Whenever you put in a password to log in to a protected website or webpage (your email client, online banking, protected corporate or government sites), you are accessing the "dark web."

 

If you are going totally off the grid to find sites that are completely anonymous except through the use of special software, then you are on the "deep web."

The most famous example of the deep web is The Silk Road, an online marketplace for drugs and other illegal items that launched in 2011.

 

Its name became part of the national conversation after a raid by the FBI appeared to have uncovered its leader - an administrator going by the name "Dread Pirate Roberts" (from The Princess Bride) - 29-year-old named Ross Ulbricht.

That wasn't the end of The Silk Road, nor of Ulbricht's odyssey through the legal system.
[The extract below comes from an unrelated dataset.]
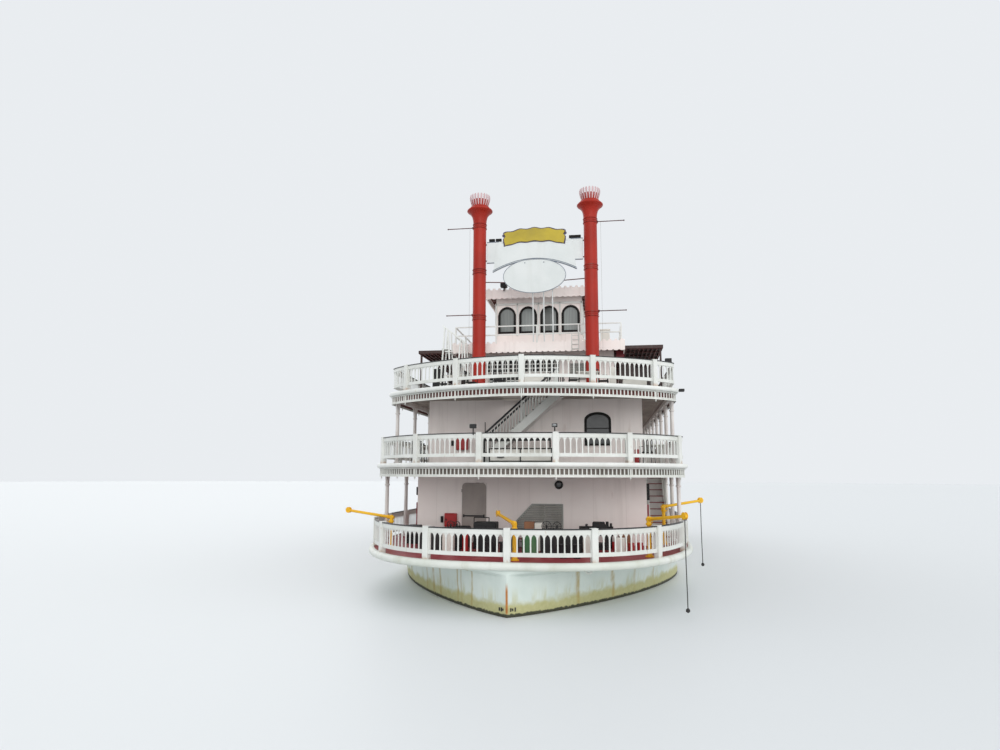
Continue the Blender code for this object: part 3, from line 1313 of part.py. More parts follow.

The video takes a linear approach in explaining the deep web, Tor, onion sites, Bitcoin, and how they all relate to The Silk Road and Ulbricht's bid for freedom.

The video orients viewers through graphics and narration to a world many viewers may not be familiar with, but its not so broadly accessible that there aren't things that even those who have diligently followed The Silk Road case can't learn from its presentation and arguments.

 

One of the most interesting things the video broaches is how search the seizure laws affect the internet, and whether or not Ulbricht's case (which is currently in sentencing stages) might have all fallen down if the FBI had been forced to admit how they were able to access the Silk Road server in the first place (in the video it's suggests the most likely scenario is that a foreign server was hacked without a warrant).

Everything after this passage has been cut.